The religion in question in Lord Of Light is Hinduism – or, at least, a version of Hinduism that has been operating on an Earth-like planet with the aim of keeping its population enslaved. Yama, Brahma, Khali and co are actually the crew of a spaceship that crash-landed on the planet thousands of years ago. They have used their advanced technology to provide themselves with weaponry that gives them godlike powers, and to transfer their minds to new bodies when the ones they're occupying wear out. They've kept the rest of the human population (largely made up of the descendants of their old bodies) in a state of medieval ignorance and cowed those who don't immediately do their bidding with the threat that they'll be reincarnated as animals – or not at all.

Not that you'd know any of that if you stopped reading before the halfway point. At first it seems as if the gods really are gods – even though they're all fond of smoking cigarettes and slipping in American slang and western cultural references (generally in the form of groansome puns) to deflate the high epic prose in which Zelazny has chosen to present most of his story. The author only slowly reveals the gods' true nature, and the nature of the struggle against them. Even the central character is a mystery – an enigma summed up, but not fully explained, by the novel's typically slippery first paragraph:

"His followers called him Mahasamamatman and said he was a god. He preferred to drop the Maha- and the -atman, however, and called himself Sam. He never claimed to be a god. But then, he never claimed not to be a god. Circumstances being what they were, neither admission could be of any benefit."

And the complications don't end there. The novel's dozens of characters have a habit of changing name as well as shape. The chapters do not fit into regular chronology. Many episodes only make sense in the light of things that happen later in the book; some never really do. It's nearly impossible to tell whether Sam is serious or joking – or whether Zelazny is, for that matter. Did he really write an entire dramatic episode in which an unfortunate character called Shan is given the body of an epileptic just to enable him to land the pun: "then the fit hit the Shan"? What's with the Christian zombies? Is a long episode in which Sam hacks the planet's oppressive Hinduism with Buddhism a giant mickey-take, another example of the absurdity of religious thought, a touching demonstration of the beauty of true spiritual enlightenment or a heady combination of all three? Is this book profound, or daft – or both?

The obscurity and ambiguity are sometimes irksome but generally add to Lord Of Light's considerable appeal. Reading it is a strange and exhilarating experience. I didn't have much of a clue about what was going on for the first 100 pages, but didn't really mind because I was enjoying the dappy dialogue, eastern-tinged scene-setting and epic battles (there are fight scenes in here as beautifully constructed and carefully brutal as Hemingway's boxing descriptions). From the point of view of six American hostages, it's probably a good job it was never made into a film, but the visual appeal is obvious.

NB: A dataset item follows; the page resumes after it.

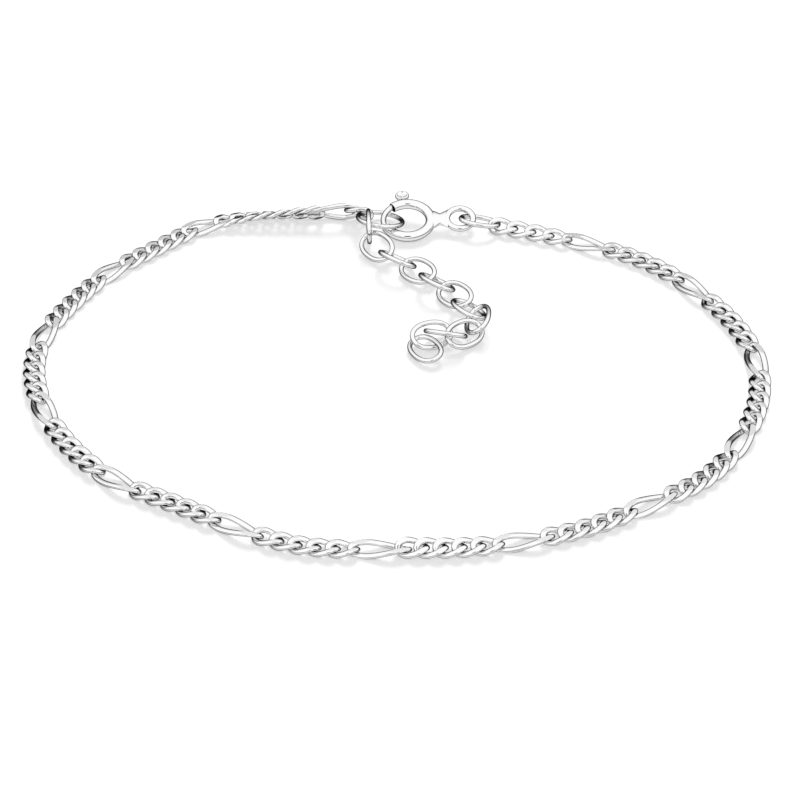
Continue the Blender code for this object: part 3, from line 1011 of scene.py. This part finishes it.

Sometimes the epic prose is heavy and overwrought (there are a lot of flames issuing forth and a few too many ponderous constructions: "They sat in the room called Heartbreak and they drank of the soma, but they were never drunken.") Sometimes, too, the more philosophical passages tend towards the windy. But all that's easily forgiven when enlightenment kicks in and you realise how cleverly Zelazny has been spinning the wheels of his story. This intriguing game of bluff would deserve to be remembered even if it hadn't played such a curiously apt part in the hostage crisis.